#### WHAT THE TASK ASKS:
Quote exactly the lines from the line containing "its round tip" to the line containing "cad_parts[node].hide_render = cad_parts[node].hide_viewport", both lines included, please, and nothing more.

BEGIN GIVEN MATERIAL

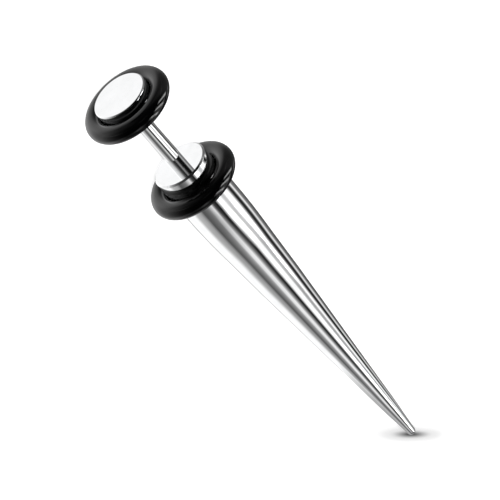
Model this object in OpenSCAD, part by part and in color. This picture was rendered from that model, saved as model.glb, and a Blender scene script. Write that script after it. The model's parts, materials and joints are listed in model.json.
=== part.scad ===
// Faux taper earring for a pierced ear: a head that screws into a long steel taper,
// with a rubber O-ring round each of them.
// Every piece is turned about one axis. Along that axis 0 is the taper's flat face,
// the tip is on the positive side and the head on the negative side. The finished
// earring lies on the ground, on its back O-ring and its tip.

/* [Discs] */
// Diameter of the head's disc and of the taper's straight front
disc_d = 4.2; // [4:0.1:4.8]
// Thickness of the head's disc
head_t = 1.7; // [1.6:0.1:2.5]
// Chamfer round each flat face
chamfer = 0.06; // [0.02:0.01:0.12]

/* [Post] */
// Diameter of the post that passes through the ear
post_d = 1.2; // [1.1:0.1:1.6]
// Length of the post between the disc and the taper
wear_l = 5.9; // [5:0.1:10]
// Outer diameter of the threaded stub on the end of the post
stub_d = 0.9; // [0.7:0.05:1]
// Length of the threaded stub
stub_l = 1.2; // [0.8:0.1:2]

/* [Taper] */
// Length of the taper from its flat face to its tip
taper_l = 29.75; // [22:0.25:40]
// Length of the straight front before the taper narrows
front_l = 3.6; // [3:0.1:5]
// Radius of the long curve that leads from the straight front into the cone
blend_r = 66; // [40:1:90]
// Radius of the rounded tip
tip_r = 0.31; // [0.2:0.01:0.5]

/* [O-rings] */
// Hole through each O-ring
ring_id = 4; // [3.8:0.1:4.1]
// Thickness of each O-ring
ring_t = 1.4; // [1:0.1:1.6]
// Distance from the head's face to the middle of the front O-ring
head_ring_at = 1.15; // [1:0.05:1.2]
// Distance from the taper's face to the middle of the back O-ring
taper_ring_at = 1.8; // [1.2:0.1:2]

/* [Hidden] */
$fn = 96;

steel = [0.79, 0.8, 0.81];
rubber = [0.06, 0.06, 0.065];

seat_gap = 0.02;          // between the post's shoulder and the taper's face
ring_gap = 0.03;          // between an O-ring and its groove
thread_gap = 0.04;        // between the stub and the wall of the threaded hole
hole_spare = 0.4;         // depth of the hole past the stub's end
mouth_chamfer = 0.07;     // of the threaded hole's mouth
pitch = 0.225;            // of the stub's thread, which is drawn as plain ridges
thread_depth = 0.06;
blend_steps = 10;
tip_steps = 12;

disc_r = disc_d / 2;
ring_r = (ring_id + ring_t) / 2;
groove_r = ring_t / 2 + ring_gap;
stub_r = stub_d / 2;
root_r = stub_r - thread_depth;
ridges = floor(stub_l / pitch);
first_ridge = (stub_l - ridges * pitch) / 2;
hole_r = stub_r + thread_gap;
hole_l = stub_l + hole_spare;
head_back = -wear_l;
head_face = head_back - head_t;
front_ring_z = head_face + head_ring_at;
tip_z = taper_l - tip_r;

// The cone is the straight line that touches both the blend's arc and the tip's arc.
blend_x = disc_r - blend_r;
cone_angle = atan2(tip_z - front_l, -blend_x)
    - acos((blend_r - tip_r) / norm([blend_x, tip_z - front_l]));

// The ground touches the back O-ring's section and the rounded tip.
reach = tip_z - taper_ring_at;
tilt = atan2(ring_r, reach) + asin((ring_t / 2 - tip_r) / norm([reach, ring_r]));
face_h = ring_t / 2 + taper_ring_at * sin(tilt) + ring_r * cos(tilt);
x_low = head_face * cos(tilt) - (disc_r - chamfer) * sin(tilt);
x_high = tip_z * cos(tilt) + tip_r;

// Points on an arc about [r, z], from angle a to angle b, counted from the radial line
function arc(r, z, radius, a, b, steps) =
    [for (i = [0:steps])
        let (angle = a + (b - a) * i / steps)
        [r + radius * cos(angle), z + radius * sin(angle)]];

// Lays a piece that was turned about Z down on the ground, with the tip towards +X
module lay_down() {
    translate([-(x_low + x_high) / 2, 0, face_h])
        rotate([0, 90 + tilt, 0])
            children();
}

// A turned steel piece with an O-ring groove round it, from its half outline
module turned(outline, groove_z) {
    rotate_extrude()
        difference() {
            polygon(outline);
            translate([ring_r, groove_z]) circle(groove_r);
        }
}

module o_ring(z) {
    translate([0, 0, z])
        rotate_extrude()
            translate([ring_r, 0]) circle(ring_t / 2);
}

// Disc, post and threaded stub in one piece
module head() {
    outline = concat(
        [
            [0, head_face],
            [disc_r - chamfer, head_face],
            [disc_r, head_face + chamfer],
            [disc_r, head_back - chamfer],
            [disc_r - chamfer, head_back],
            [post_d / 2, head_back],
            [post_d / 2, -seat_gap],
            [root_r, -seat_gap],
            [root_r, first_ridge]
        ],
        [for (i = [1:ridges], half = [0.5, 0])
            [half > 0 ? stub_r : root_r, first_ridge + (i - half) * pitch]],
        [[root_r - first_ridge, stub_l], [0, stub_l]]
    );
    color(steel) lay_down() turned(outline, front_ring_z);
}

module front_o_ring() {
    color(rubber) lay_down() o_ring(front_ring_z);
}

// Straight front with the threaded hole, then the long cone with its round tip
module taper() {
    outline = concat(
        [
            [0, hole_l],
            [hole_r, hole_l],
            [hole_r, mouth_chamfer],
            [hole_r + mouth_chamfer, 0],
            [disc_r - chamfer, 0],
            [disc_r, chamfer]
        ],
        arc(blend_x, front_l, blend_r, 0, cone_angle, blend_steps),
        arc(0, tip_z, tip_r, cone_angle, 90, tip_steps)
    );
    color(steel) lay_down() turned(outline, taper_ring_at);
}

module back_o_ring() {
    color(rubber) lay_down() o_ring(taper_ring_at);
}

head();
front_o_ring();
taper();
back_o_ring();
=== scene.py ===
"""The looks of a faux taper earring: two mirror-polished steel pieces that screw together,
and two rubber O-rings."""
import json
from math import atan2, cos, pi, radians, sin, tan

import bmesh
import bpy
import numpy as np
from mathutils import Matrix, Vector


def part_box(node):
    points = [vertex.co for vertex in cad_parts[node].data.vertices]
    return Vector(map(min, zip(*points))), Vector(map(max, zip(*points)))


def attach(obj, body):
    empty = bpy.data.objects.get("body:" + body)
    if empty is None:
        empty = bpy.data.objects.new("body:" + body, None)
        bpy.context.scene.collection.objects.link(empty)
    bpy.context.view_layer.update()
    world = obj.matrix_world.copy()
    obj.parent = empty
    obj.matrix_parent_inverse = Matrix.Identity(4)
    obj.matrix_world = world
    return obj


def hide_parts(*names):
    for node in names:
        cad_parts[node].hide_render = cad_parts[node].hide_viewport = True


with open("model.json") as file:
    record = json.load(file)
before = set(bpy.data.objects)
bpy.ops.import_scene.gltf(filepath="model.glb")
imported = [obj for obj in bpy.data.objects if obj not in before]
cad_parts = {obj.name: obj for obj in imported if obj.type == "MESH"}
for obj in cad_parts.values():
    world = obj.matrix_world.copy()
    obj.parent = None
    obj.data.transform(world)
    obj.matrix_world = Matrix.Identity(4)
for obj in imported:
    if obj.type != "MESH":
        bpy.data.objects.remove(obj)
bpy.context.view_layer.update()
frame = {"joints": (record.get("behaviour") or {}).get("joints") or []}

# The head: a disc, the straight post that passes through the ear and a threaded stub. It is
# turned from one bar of stainless steel and polished to a mirror.
unscrew = next(joint for joint in frame["joints"] if joint["name"] == "unscrew")
axis = -Vector(unscrew["axis"]).normalized()
side = Vector((0, 1, 0))
above = axis.cross(side)
if above.z < 0:
    above = -above

# Every piece is turned about this axis, which runs from the head to the tip. Lengths along it
# are in metres from the taper's flat face, positive towards the tip.
back_ring_at = 0.0018
front_ring_centre = Vector(unscrew["pos_m"])
back_ring_centre = (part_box("back_o_ring")[0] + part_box("back_o_ring")[1]) / 2
face_centre = back_ring_centre - axis * back_ring_at


def arc(z, r, radius, start, end, steps):
    """Profile points (z, r) on a circle about (z, r): angle 0 points away from the axis and 90
    towards the tip."""
    angle = np.radians(np.linspace(start, end, steps + 1))
    return np.column_stack([z + radius * np.sin(angle), r + radius * np.cos(angle)])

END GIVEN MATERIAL

#### RESULT BELOW:
// Straight front with the threaded hole, then the long cone with its round tip
module taper() {
    outline = concat(
        [
            [0, hole_l],
            [hole_r, hole_l],
            [hole_r, mouth_chamfer],
            [hole_r + mouth_chamfer, 0],
            [disc_r - chamfer, 0],
            [disc_r, chamfer]
        ],
        arc(blend_x, front_l, blend_r, 0, cone_angle, blend_steps),
        arc(0, tip_z, tip_r, cone_angle, 90, tip_steps)
    );
    color(steel) lay_down() turned(outline, taper_ring_at);
}

module back_o_ring() {
    color(rubber) lay_down() o_ring(taper_ring_at);
}

head();
front_o_ring();
taper();
back_o_ring();
=== scene.py ===
"""The looks of a faux taper earring: two mirror-polished steel pieces that screw together,
and two rubber O-rings."""
import json
from math import atan2, cos, pi, radians, sin, tan

import bmesh
import bpy
import numpy as np
from mathutils import Matrix, Vector


def part_box(node):
    points = [vertex.co for vertex in cad_parts[node].data.vertices]
    return Vector(map(min, zip(*points))), Vector(map(max, zip(*points)))


def attach(obj, body):
    empty = bpy.data.objects.get("body:" + body)
    if empty is None:
        empty = bpy.data.objects.new("body:" + body, None)
        bpy.context.scene.collection.objects.link(empty)
    bpy.context.view_layer.update()
    world = obj.matrix_world.copy()
    obj.parent = empty
    obj.matrix_parent_inverse = Matrix.Identity(4)
    obj.matrix_world = world
    return obj


def hide_parts(*names):
    for node in names:
        cad_parts[node].hide_render = cad_parts[node].hide_viewport = True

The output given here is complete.